I pick up my band and we play a SXSW day party at 1:45 p.m. The event has been sponsored by a company that makes coconut water and the company that makes “Rock Star” energy drink. Both fluids flow freely. With little regard for potentially dangerous coconut/”Rock Star” chemical reactions that may or may not wreak havoc on their black T-shirted, tattooed bodies, fearless concertgoers cross the proverbial streams and drink both. Though I don’t see any double-fisting—-coconut water in one hand, “Rock Star” energy drink in the other—-I can’t say definitively that it didn’t happen.
I fall in with a woman who works for a digital music streaming service. She needs a ride downtown and, with little to do, I give her one. On the way to 6th and Red River—-the spiritual center of SXSW, if it has one—-she reveals that she has just become godmother to her niece (or nephew?), and must attend some kind of intensive Catholic training for the paperwork to go through with Pope Benedict et al. I reveal that my own godmother is not only divorced, but has left the church. Is this schmoozing?

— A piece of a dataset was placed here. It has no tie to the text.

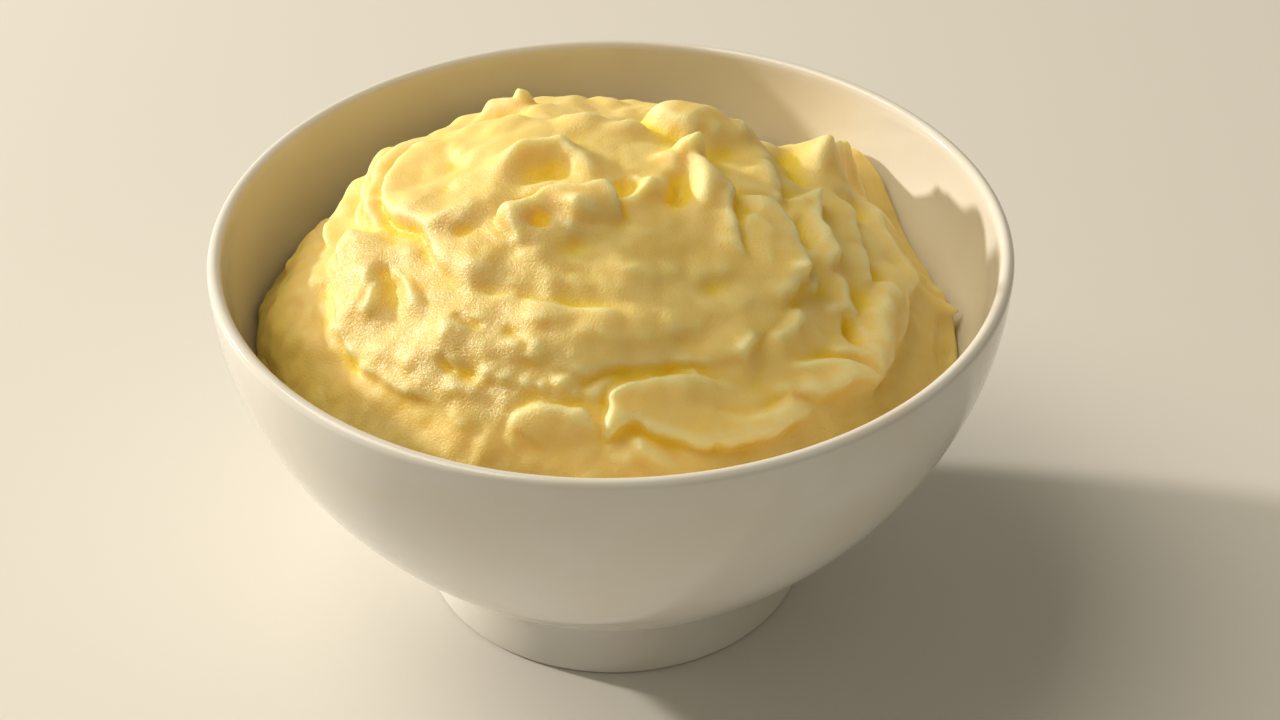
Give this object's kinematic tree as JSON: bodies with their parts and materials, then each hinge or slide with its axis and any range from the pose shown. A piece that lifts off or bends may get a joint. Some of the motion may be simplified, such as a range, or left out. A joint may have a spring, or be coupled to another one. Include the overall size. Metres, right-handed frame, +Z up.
{
  "type": "mashed potato in a footed bowl",
  "caption": "Heap of creamy swirled mashed potato, with soft folds and a drawn-up curl, in a white glazed bowl on a foot ring.",
  "frame": {"origin": "on the bowl's axis, in the plane that the foot ring stands on", "axes": "+Z up along the bowl's axis, -Y towards the eater, +X to the eater's right"},
  "size_m": [0.16, 0.16, 0.1041],
  "materials": {
    "glaze": "smooth white glaze, bare and matt on the foot ring's resting face",
    "potato": "moist creamy yellow mash, deeper yellow in its folds"
  },
  "bodies": {
    "root": {"bowl": "glaze", "mash": "potato"}
  },
  "joints": []
}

The sun sets. With no shows to play for 24 hours, I wander the streets of Austin and fall on hard times. I walk halfway across town to see The Shins, but then decide that the show is too far, especially since I wouldn’t be able to identify any of the band’s songs. I sit alone in a sushi bar and read Cormac McCarthy’s Blood Meridian. McCarthy’s relentless descriptions of scalpings, gangrene, and carrion birds do not put me in the mood to get in line to see Tenacious D. Instead, I see a band that I used to play drums for perform at a showcase. I confirm that their new drummer is better than me. Amy Ray, half of the Indigo Girls, is playing in another band at the same showcase. I resist the urge to corner her in the small, half-empty bar and interrogate her about the composition “Closer to Fine.” (“Ms. Ray: When you go to see ‘the doctor of philosophy,’ who do you mean?”)
I walk a few blocks to see John Doe of X, but then realize that I have read the map wrong and that this show will begin before I can get there. I get in line to see Tenacious D—-Blood Meridian be damned—-but then realize that the line is too long, and I will never get in. Thus, I attend the only event of interest that I am able to get into—-Jimmy Cliff at a stage in downtown Austin sponsored by Taco Bell. I get a free bean burrito, and the man himself takes the stage.
Cliff looks enlightened and wise, but also wizened—-not much like the young reggae roustabout that charmed Robin Williams and the cast of SCTV in the 1986 film Club Paradise. He sits down while he plays guitar. Silently, I shed a tear for Cliff. Sitting down while playing guitar, like the Hanged Man, means the end is near.